Friday, January 7, 2011
Hancock Shaker Village's Sister Clymena's Chicken Pie
I wonder if, at the time Hewlett got this recipe, there were still Shakers at Hancock Shaker Village. Hancock Shaker Village is in the Berkshires, in Hancock in fact. It's an interesting place to visit. All the buildings are intact and the people who run it do things like breeding the cattle back to obtain the 19th century breeds. This was not a place we visited as children. In fact, other than Mount Everett, where we went for a picnic every summer, we didn't visit anyplace in Berkshire County. My sister got taken to New York City for plays, but I, insular little tyke that I was, decided that if she liked the theatre, I, by God, would not like it. So, since I didn't like what I had never seen, I missed out on the great theatrical productions of the 1960s like My Fair Lady and The Sound of Music.

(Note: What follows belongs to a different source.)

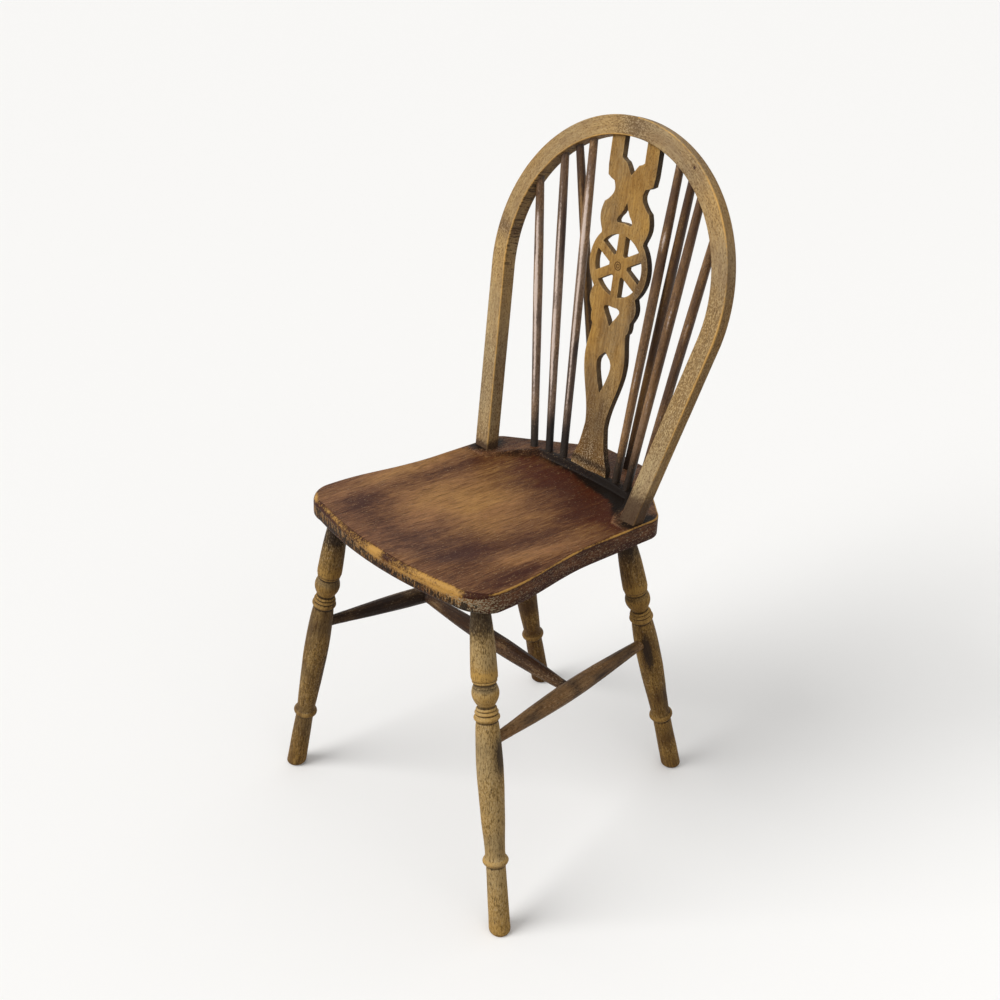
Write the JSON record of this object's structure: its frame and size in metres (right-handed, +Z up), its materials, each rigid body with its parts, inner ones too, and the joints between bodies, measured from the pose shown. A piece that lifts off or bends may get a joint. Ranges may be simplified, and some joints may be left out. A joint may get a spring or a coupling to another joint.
{
  "type": "side chair",
  "caption": "Wooden side chair with a bent bow back, a pierced wheel splat, thin spindles, two tail braces and turned legs, worn down to bare wood.",
  "frame": {"origin": "on the floor, under the middle of the chair's bounding box", "axes": "+Z up, -Y towards the front of the seat, +X to the right when the chair is seen from its front"},
  "size_m": [0.4684, 0.4525, 0.9006],
  "materials": {
    "bow_wood": "worn dry wood",
    "splat_wood": "worn dry wood",
    "seat_wood": "worn satin wood",
    "spindle_wood": "worn satin wood",
    "brace_wood": "worn satin wood",
    "leg_wood": "worn dry wood",
    "stretcher_wood": "worn satin wood",
    "wedge_wood": "dry wood",
    "nail_iron": "rusted"
  },
  "bodies": {
    "root": {"seat": "seat_wood", "bow": "bow_wood", "splat": "splat_wood", "spindle_1": "spindle_wood", "spindle_2": "spindle_wood", "spindle_3": "spindle_wood", "spindle_4": "spindle_wood", "spindle_5": "spindle_wood", "spindle_6": "spindle_wood", "brace_left": "brace_wood", "brace_right": "brace_wood", "leg_front_left": "leg_wood", "leg_front_right": "leg_wood", "leg_back_left": "leg_wood", "leg_back_right": "leg_wood", "stretcher_left": "stretcher_wood", "stretcher_right": "stretcher_wood", "stretcher_middle": "stretcher_wood", "bow_wedge_left": "wedge_wood", "bow_wedge_right": "wedge_wood", "bow_nail": "nail_iron"}
  },
  "joints": []
}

Once I got my driver's license and a car, I went all over Berkshire County, aided and abetted by my boyfriend, who was hot to see historic houses, go to the theatre and see all the places he had read about. We went to Shaker Village. I remember talking to a woman who did cooking demonstrations. She cooked on a wood stove and gauged the heat by sticking her hand in the oven. She said at the beginning, she made the stove way too hot and burned everything, but after a while, she got a sense of what was the right temperature. The Shakers ate very well, she said. Even if they abstained from sex, they didn't abstain in other areas. This recipe proves that Sister Clymena did all right by her contemporaries, who, when they chowed down at those long tables, ate a very good pie.
I made this on a weeknight. I would advise cooking the chicken and pulling it off the bones ahead of time. I just cooked it, pulled it and baked it, which meant we ate late. We do not, or did not, three days ago, own a pie plate that doesn't have an ominous looking crack in it. So I made it in a souffle dish and just draped the pastry over it. The pastry is a whole other story, which you may read about in the post No Fail Pastry. I have no idea what chervil is, or where they sell it.

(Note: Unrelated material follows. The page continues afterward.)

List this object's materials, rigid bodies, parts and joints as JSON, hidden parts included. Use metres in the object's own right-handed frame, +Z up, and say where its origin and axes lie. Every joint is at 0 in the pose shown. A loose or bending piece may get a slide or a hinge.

Hancock Shaker Village's Sister Clymena's Chicken Pie
2 three pound chickens, quartered
2 cups water
3 eggs well beaten
2 cups heavy cream
1/2 small onion, minced
4 sprigs parsley minced
4 sprigs chervil, minced
salt and freshly ground black pepper to taste
Pastry for a deep two-crust ten inch pie
1. Place the chickens in a kettle and add the water. Cover, bring to a boil and simmer thirty minutes. Remove meat from bones, but leave in large pieces. Discard bones and skin. Reserve chicken liquid. Place chicken meat in a bowl.

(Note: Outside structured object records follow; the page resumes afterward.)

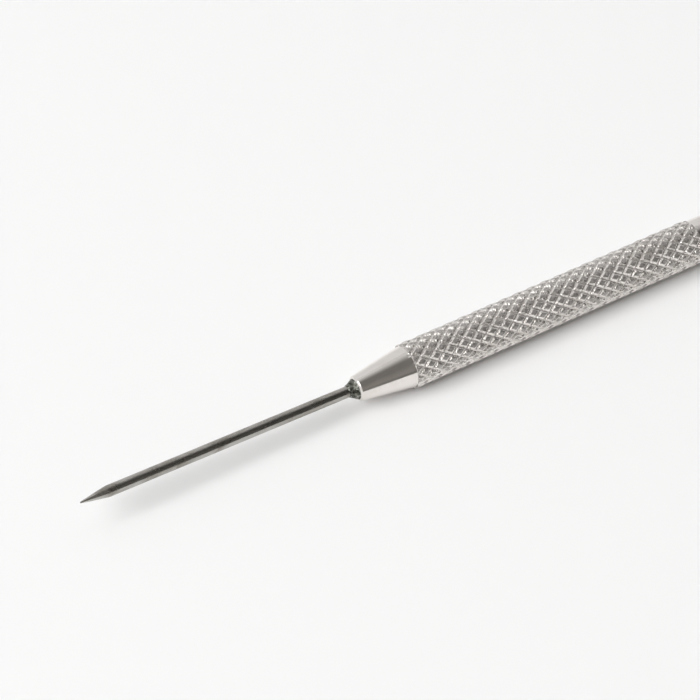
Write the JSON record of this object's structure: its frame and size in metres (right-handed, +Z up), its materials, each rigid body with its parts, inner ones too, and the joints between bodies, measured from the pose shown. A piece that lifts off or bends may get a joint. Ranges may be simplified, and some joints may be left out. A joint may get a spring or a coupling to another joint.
{
  "type": "pottery needle tool",
  "caption": "Slim pottery needle tool: a pointed steel needle soldered into the coned nose of a knurled metal handle with a smooth rear shank.",
  "frame": {"origin": "on the surface that the tool lies on, under the middle of its box", "axes": "+X along the handle from the needle's point to the handle's rear end, +Z up; the handle lies on its knurl"},
  "size_m": [0.1194, 0.0066, 0.0065],
  "materials": {
    "nickel_plate": "polished",
    "needle_steel": "satin",
    "solder": "satin"
  },
  "bodies": {
    "root": {"handle": "nickel_plate", "needle": "needle_steel", "solder_joint": "solder"}
  },
  "joints": []
}
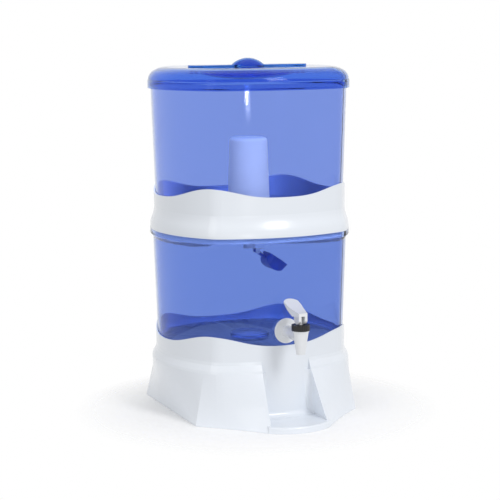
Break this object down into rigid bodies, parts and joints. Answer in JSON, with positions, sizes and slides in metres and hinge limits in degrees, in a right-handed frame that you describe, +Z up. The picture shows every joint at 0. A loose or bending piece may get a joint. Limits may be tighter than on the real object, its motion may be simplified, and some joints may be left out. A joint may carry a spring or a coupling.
{
  "type": "gravity water filter with tap",
  "caption": "Free-standing gravity water filter: clear blue upper and lower tanks, white wavy collar and stand, candle filter, float valve, lever tap and lidded top.",
  "frame": {"origin": "centre of the footprint, on the floor", "axes": "+Z up, -Y towards the tap and the glass bay, +X to the right seen from the front"},
  "size_m": [0.318, 0.372, 0.5645],
  "materials": {
    "white_plastic": "glossy white moulded plastic",
    "clear_blue_plastic": "clear blue moulded plastic",
    "deep_blue_plastic": "glossy blue plastic",
    "black_plastic": "satin black plastic",
    "white_inner_plastic": "satin white plastic",
    "ceramic": "matte white ceramic",
    "carbon": "matte black pressed carbon",
    "seal_rubber": "matte white rubber",
    "silicone": "matte translucent silicone",
    "steel": "bright stainless steel"
  },
  "bodies": {
    "stand": {"base_stand": "white_plastic"},
    "lower": {"lower_tank": "clear_blue_plastic", "tap_body": "white_plastic", "tap_outer_washer": "seal_rubber", "tap_inner_washer": "seal_rubber", "tap_lock_nut": "black_plastic", "tap_bonnet_ring": "black_plastic", "tap_spring": "steel"},
    "stem": {"tap_stem": "white_inner_plastic", "tap_seat_cup": "silicone"},
    "lever": {"tap_lever": "white_plastic", "tap_lever_pin": "steel"},
    "collar": {"collar_band": "white_plastic"},
    "upper": {"upper_tank": "clear_blue_plastic", "filter_candle": "ceramic", "filter_carbon_core": "carbon", "filter_base": "white_inner_plastic", "filter_gasket": "seal_rubber", "filter_washer": "seal_rubber", "filter_wing_nut": "white_inner_plastic", "float_valve_body": "white_inner_plastic", "float_hinge_pin": "steel"},
    "float": {"float_bowl": "deep_blue_plastic", "float_cap": "deep_blue_plastic", "float_seal_pad": "seal_rubber"},
    "lid": {"lid": "clear_blue_plastic", "lid_handle": "deep_blue_plastic"}
  },
  "joints": [
    {"name": "lower_tank_lift", "type": "slide", "parent": "stand", "child": "lower", "axis": [0, 0, 1], "range_m": [0, 0.06]},
    {"name": "collar_lift", "type": "slide", "parent": "lower", "child": "collar", "axis": [0, 0, 1], "range_m": [0, 0.06]},
    {"name": "upper_tank_lift", "type": "slide", "parent": "collar", "child": "upper", "axis": [0, 0, 1], "range_m": [0, 0.1]},
    {"name": "lid_lift", "type": "slide", "parent": "upper", "child": "lid", "axis": [0, 0, 1], "range_m": [0, 0.06]},
    {"name": "stem_slide", "type": "slide", "parent": "lower", "child": "stem", "axis": [0, 0, 1], "range_m": [0, 0.003], "deforming": ["tap_spring"]},
    {"name": "lever_hinge", "type": "hinge", "parent": "stem", "child": "lever", "pos_m": [0, -0.16975, 0.1742], "axis": [1, 0, 0], "range_deg": [0, 38], "stiffness_Nm_per_rad": 0.3, "springref_deg": -5.73},
    {"name": "float_hinge", "type": "hinge", "parent": "upper", "child": "float", "pos_m": [0.013, 0.031, 0.2515], "axis": [0, 1, 0], "range_deg": [-34, 0]}
  ],
  "couplings": [
    {"joint": "stem_slide", "follows": "lever_hinge", "m_per_rad": 0.004523}
  ]
}
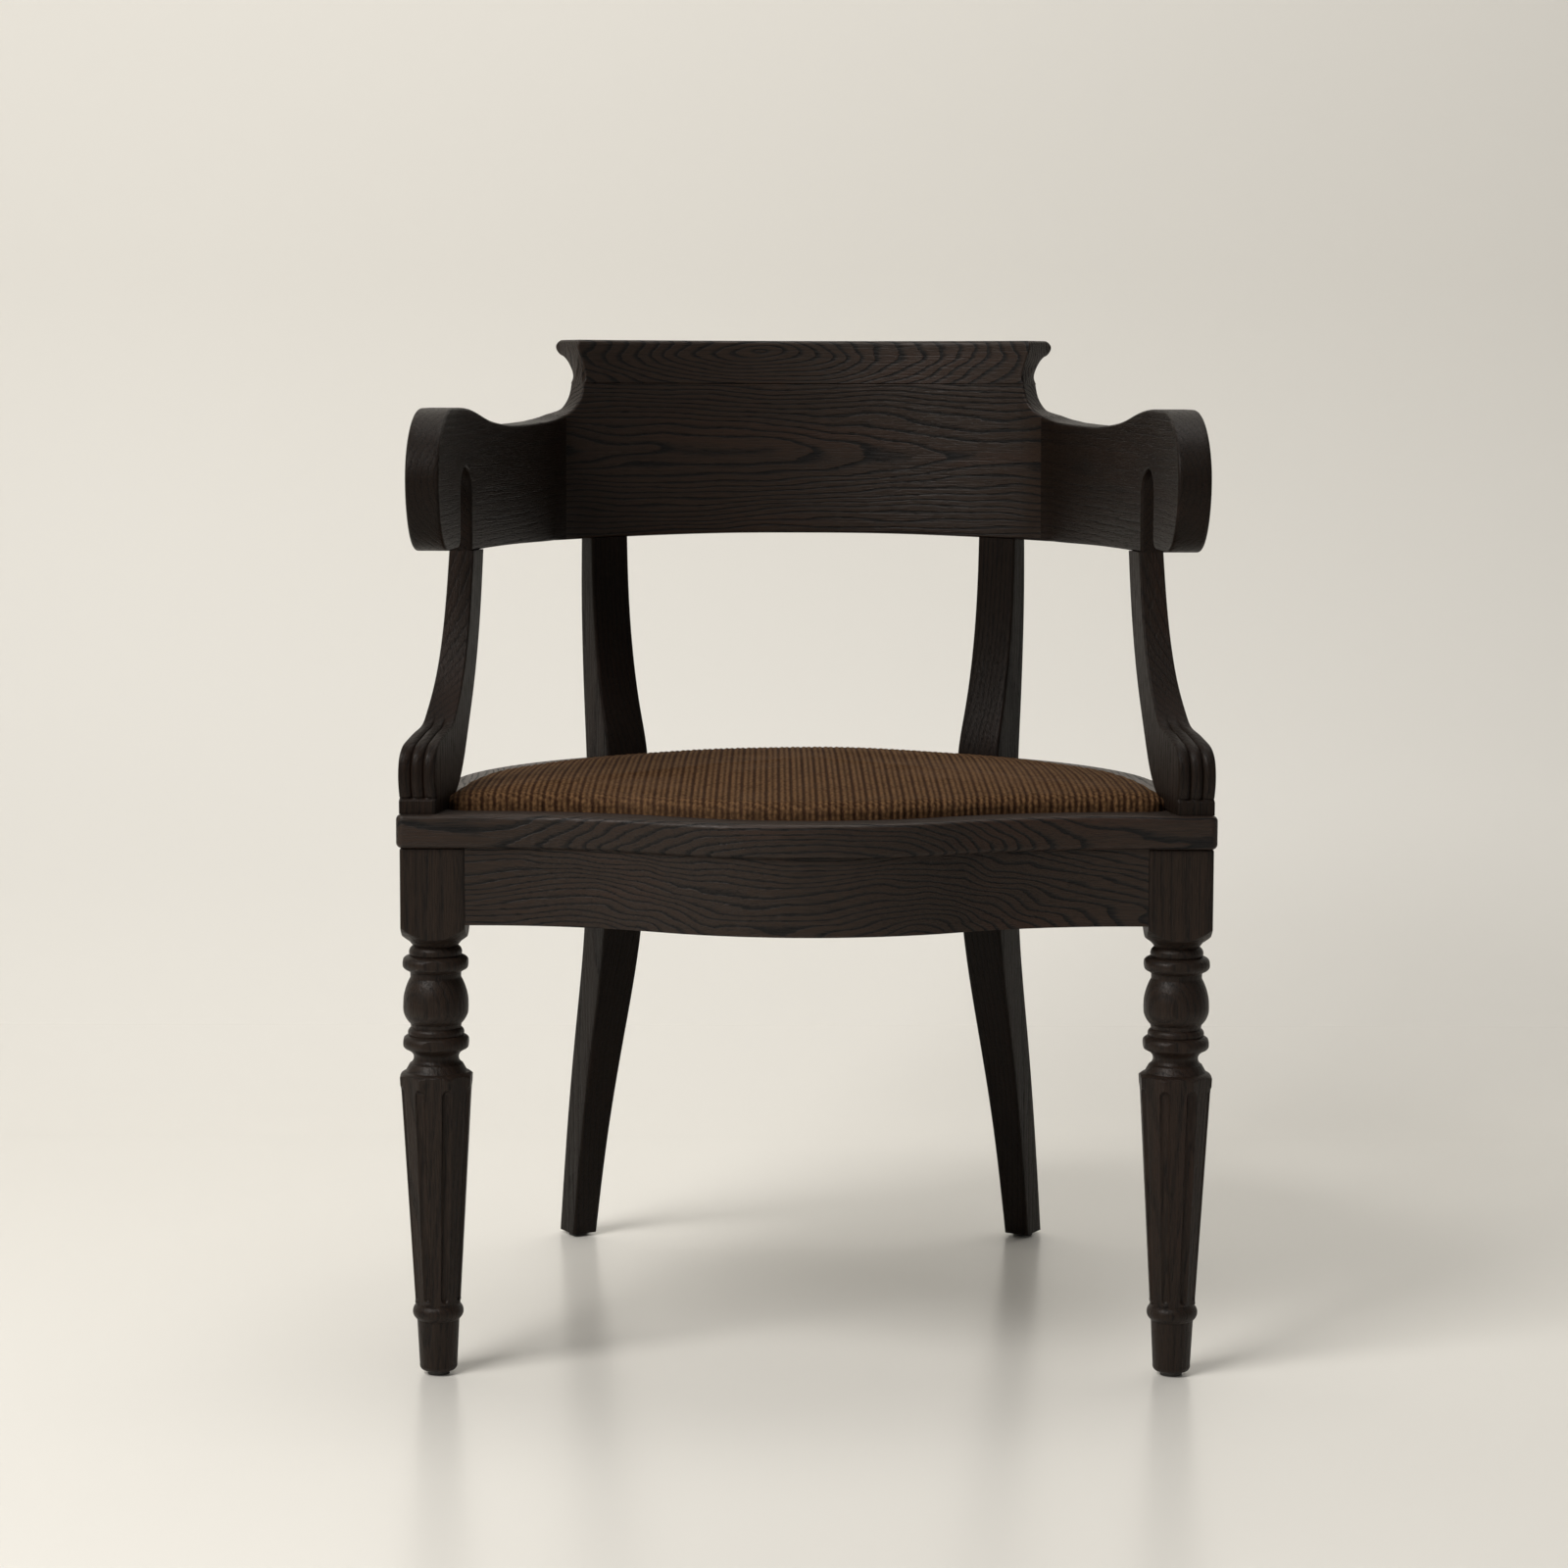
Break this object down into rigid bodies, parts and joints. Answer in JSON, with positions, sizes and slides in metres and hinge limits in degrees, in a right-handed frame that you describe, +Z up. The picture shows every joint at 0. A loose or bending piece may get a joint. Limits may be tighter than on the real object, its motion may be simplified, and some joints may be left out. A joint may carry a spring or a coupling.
{
  "type": "klismos armchair",
  "caption": "Dark oak klismos armchair with a horseshoe rail, scrolled slotted arm ends, eared crest, fluted front legs, sabre rear legs and a crowned ribbed seat",
  "frame": {"origin": "middle of the floor plane under the chair's bounding box", "axes": "+Z up, -Y to the front of the chair, +X to the right as seen from the front"},
  "size_m": [0.619, 0.5964, 0.796],
  "materials": {
    "dark_wood": "open-grain oak stained near black, satin",
    "beech": "plain beech, unfinished",
    "plywood": "birch plywood, unfinished",
    "foam": "open-cell upholstery foam",
    "chenille": "ribbed brown chenille",
    "lining": "black lining cloth",
    "screw_steel": "bright zinc-plated steel",
    "glide_nylon": "dark moulded nylon"
  },
  "bodies": {
    "root": {"arm_rail_left": "dark_wood", "arm_rail_right": "dark_wood", "arm_support_left": "dark_wood", "arm_support_right": "dark_wood", "back_apron": "dark_wood", "back_apron_dowels": "beech", "back_rail": "dark_wood", "block_screws": "screw_steel", "crest_tablet": "dark_wood", "dust_cover": "lining", "front_apron": "dark_wood", "front_apron_dowels": "beech", "front_corner_block_left": "beech", "front_corner_block_right": "beech", "front_leg_left": "dark_wood", "front_leg_right": "dark_wood", "glides": "glide_nylon", "post_top_dowels": "beech", "rail_joint_dowels": "beech", "rear_corner_block_left": "beech", "rear_corner_block_right": "beech", "rear_leg_left": "dark_wood", "rear_leg_right": "dark_wood", "rim_back": "dark_wood", "rim_dowels": "beech", "rim_front": "dark_wood", "rim_side_left": "dark_wood", "rim_side_right": "dark_wood", "seat_board": "plywood", "seat_cover": "chenille", "seat_foam": "foam", "seat_screws": "screw_steel", "side_apron_dowels": "beech", "side_apron_left": "dark_wood", "side_apron_right": "dark_wood", "support_foot_dowels": "beech", "support_top_dowels": "beech", "tablet_dowels": "beech"}
  },
  "joints": []
}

2. Preheat oven to 425 degrees.
3. Combine the eggs and cream. Add the onions, parsley chervil, salt and pepper. Add enough hot chicken liquid to cream and egg mixture to cover chicken pieces. Combine chicken and sauce.
4. Butter a deep ten-inch pie dish well and line bottom and sides with rolled out pastry. Fill with chicken mixture and cover with top crust, cutting small vents for steam. Bake one half hour.
Makes four to six servings.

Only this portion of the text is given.